## Task goal
Reproduce the section of the listing that begins at the line containing "Describe how this" and finishes at the line containing "What parts and". Include both end lines and nothing beyond them.

-*-

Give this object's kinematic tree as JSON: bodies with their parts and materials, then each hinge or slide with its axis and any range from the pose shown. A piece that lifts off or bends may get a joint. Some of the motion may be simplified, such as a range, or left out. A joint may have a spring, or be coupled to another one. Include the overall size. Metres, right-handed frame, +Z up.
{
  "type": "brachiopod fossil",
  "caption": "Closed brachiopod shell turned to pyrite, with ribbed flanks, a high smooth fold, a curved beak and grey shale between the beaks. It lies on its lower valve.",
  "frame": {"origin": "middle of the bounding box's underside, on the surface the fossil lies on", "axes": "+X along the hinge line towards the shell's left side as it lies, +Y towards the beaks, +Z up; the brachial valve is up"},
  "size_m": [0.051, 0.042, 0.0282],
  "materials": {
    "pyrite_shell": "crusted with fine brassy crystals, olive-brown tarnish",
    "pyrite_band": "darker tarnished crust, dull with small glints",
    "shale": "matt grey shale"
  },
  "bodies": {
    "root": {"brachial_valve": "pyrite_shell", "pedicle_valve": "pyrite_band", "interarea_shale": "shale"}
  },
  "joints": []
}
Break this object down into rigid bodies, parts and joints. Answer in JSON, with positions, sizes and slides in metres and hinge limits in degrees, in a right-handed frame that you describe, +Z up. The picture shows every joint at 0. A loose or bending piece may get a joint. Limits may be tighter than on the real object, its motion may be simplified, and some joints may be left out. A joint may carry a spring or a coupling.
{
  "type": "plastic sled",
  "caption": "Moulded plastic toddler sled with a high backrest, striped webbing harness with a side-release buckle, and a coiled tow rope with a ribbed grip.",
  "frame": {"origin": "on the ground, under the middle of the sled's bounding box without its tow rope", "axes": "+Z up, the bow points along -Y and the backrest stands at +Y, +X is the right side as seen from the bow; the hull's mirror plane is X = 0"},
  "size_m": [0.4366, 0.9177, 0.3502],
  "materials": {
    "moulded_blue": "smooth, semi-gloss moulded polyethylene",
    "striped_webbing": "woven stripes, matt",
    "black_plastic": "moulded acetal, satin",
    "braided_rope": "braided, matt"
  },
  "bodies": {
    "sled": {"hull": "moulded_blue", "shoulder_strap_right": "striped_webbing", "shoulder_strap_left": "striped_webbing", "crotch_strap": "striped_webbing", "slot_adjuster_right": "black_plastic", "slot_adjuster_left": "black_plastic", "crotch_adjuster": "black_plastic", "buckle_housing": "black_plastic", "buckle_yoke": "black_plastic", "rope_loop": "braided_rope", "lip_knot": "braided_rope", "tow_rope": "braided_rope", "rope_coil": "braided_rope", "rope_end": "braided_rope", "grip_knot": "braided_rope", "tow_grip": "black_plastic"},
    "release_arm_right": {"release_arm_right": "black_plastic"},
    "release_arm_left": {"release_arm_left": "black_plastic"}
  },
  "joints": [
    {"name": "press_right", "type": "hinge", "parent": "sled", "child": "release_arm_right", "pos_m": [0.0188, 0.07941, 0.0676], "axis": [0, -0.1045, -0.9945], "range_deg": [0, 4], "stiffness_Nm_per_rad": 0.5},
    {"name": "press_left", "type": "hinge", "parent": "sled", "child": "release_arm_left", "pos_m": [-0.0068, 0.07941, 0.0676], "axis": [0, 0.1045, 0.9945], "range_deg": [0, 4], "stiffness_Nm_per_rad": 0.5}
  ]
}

-*-

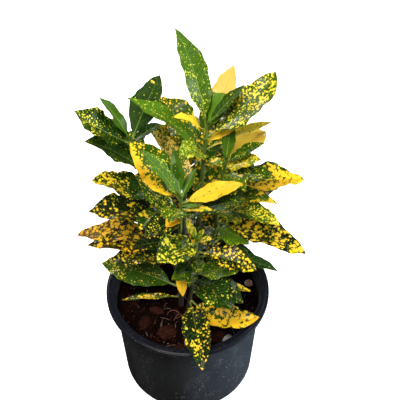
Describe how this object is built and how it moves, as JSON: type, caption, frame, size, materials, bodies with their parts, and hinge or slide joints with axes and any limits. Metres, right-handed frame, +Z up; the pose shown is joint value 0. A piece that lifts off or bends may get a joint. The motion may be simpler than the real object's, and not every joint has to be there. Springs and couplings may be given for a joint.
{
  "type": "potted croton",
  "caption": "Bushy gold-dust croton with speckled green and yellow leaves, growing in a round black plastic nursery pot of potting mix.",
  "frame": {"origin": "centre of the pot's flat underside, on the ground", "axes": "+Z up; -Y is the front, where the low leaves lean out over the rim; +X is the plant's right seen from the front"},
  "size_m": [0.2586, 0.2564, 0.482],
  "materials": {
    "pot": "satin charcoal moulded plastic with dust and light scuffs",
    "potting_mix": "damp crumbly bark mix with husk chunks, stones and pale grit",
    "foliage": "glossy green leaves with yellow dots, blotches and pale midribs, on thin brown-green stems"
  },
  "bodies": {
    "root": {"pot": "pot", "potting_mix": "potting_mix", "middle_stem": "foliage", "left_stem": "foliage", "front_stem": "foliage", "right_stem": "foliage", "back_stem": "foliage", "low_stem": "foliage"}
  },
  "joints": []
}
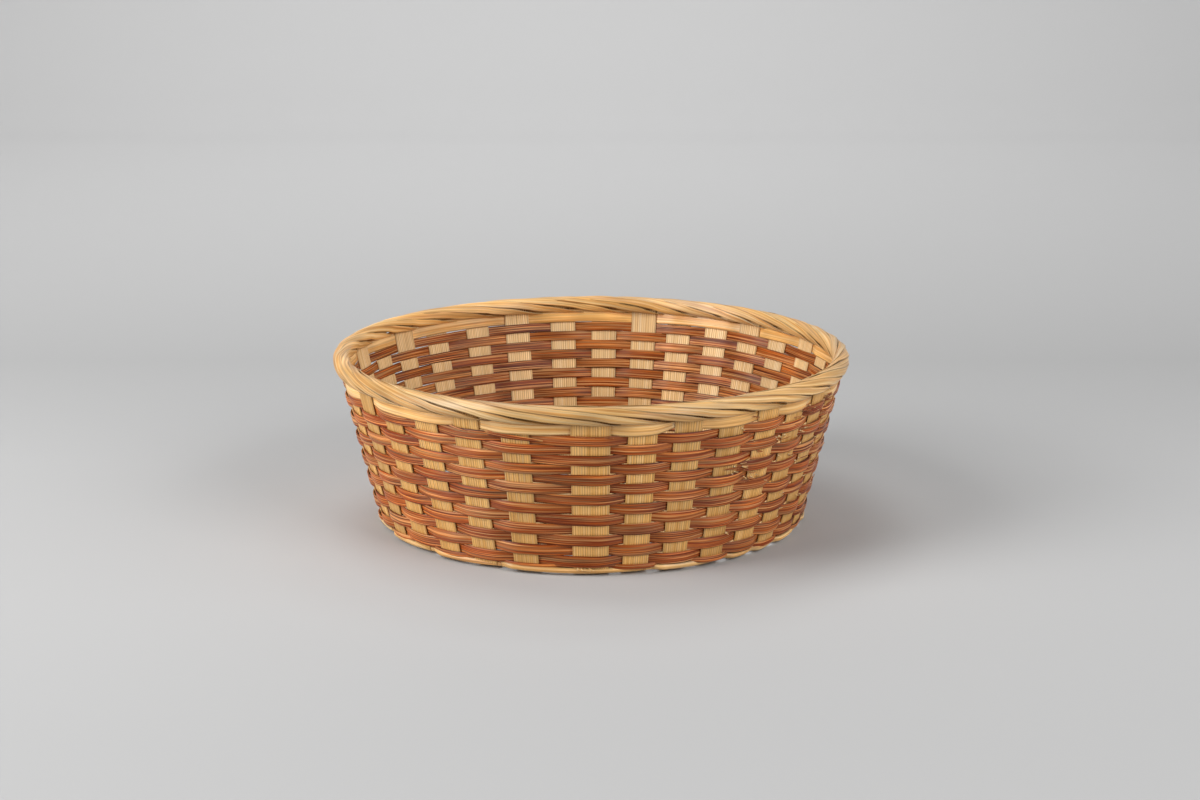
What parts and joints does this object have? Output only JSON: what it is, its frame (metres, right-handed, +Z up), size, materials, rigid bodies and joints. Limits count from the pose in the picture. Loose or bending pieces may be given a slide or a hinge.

-*-

## Result for this exercise
Describe how this object is built and how it moves, as JSON: type, caption, frame, size, materials, bodies with their parts, and hinge or slide joints with axes and any limits. Metres, right-handed frame, +Z up; the pose shown is joint value 0. A piece that lifts off or bends may get a joint. The motion may be simpler than the real object's, and not every joint has to be there. Springs and couplings may be given for a joint.
{
  "type": "potted croton",
  "caption": "Bushy gold-dust croton with speckled green and yellow leaves, growing in a round black plastic nursery pot of potting mix.",
  "frame": {"origin": "centre of the pot's flat underside, on the ground", "axes": "+Z up; -Y is the front, where the low leaves lean out over the rim; +X is the plant's right seen from the front"},
  "size_m": [0.2586, 0.2564, 0.482],
  "materials": {
    "pot": "satin charcoal moulded plastic with dust and light scuffs",
    "potting_mix": "damp crumbly bark mix with husk chunks, stones and pale grit",
    "foliage": "glossy green leaves with yellow dots, blotches and pale midribs, on thin brown-green stems"
  },
  "bodies": {
    "root": {"pot": "pot", "potting_mix": "potting_mix", "middle_stem": "foliage", "left_stem": "foliage", "front_stem": "foliage", "right_stem": "foliage", "back_stem": "foliage", "low_stem": "foliage"}
  },
  "joints": []
}
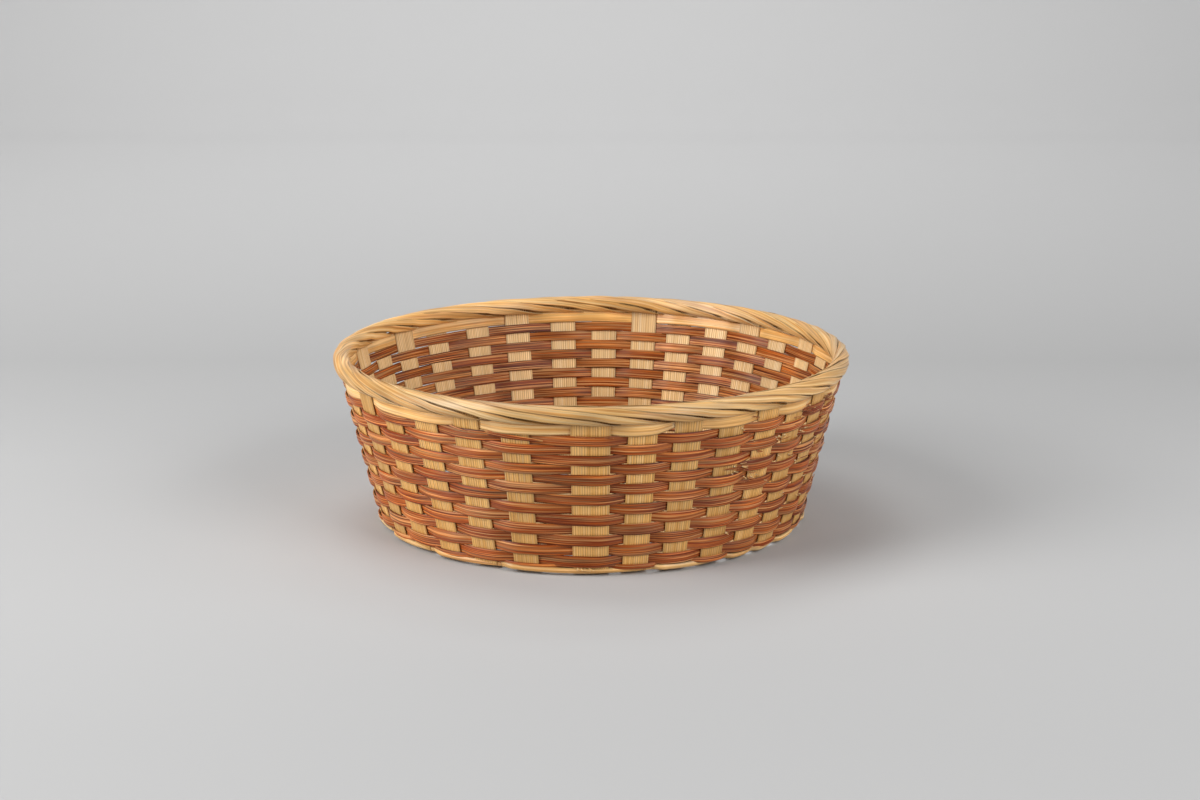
What parts and joints does this object have? Output only JSON: what it is, its frame (metres, right-handed, +Z up), size, materials, rigid bodies and joints. Limits count from the pose in the picture. Loose or bending pieces may be given a slide or a hinge.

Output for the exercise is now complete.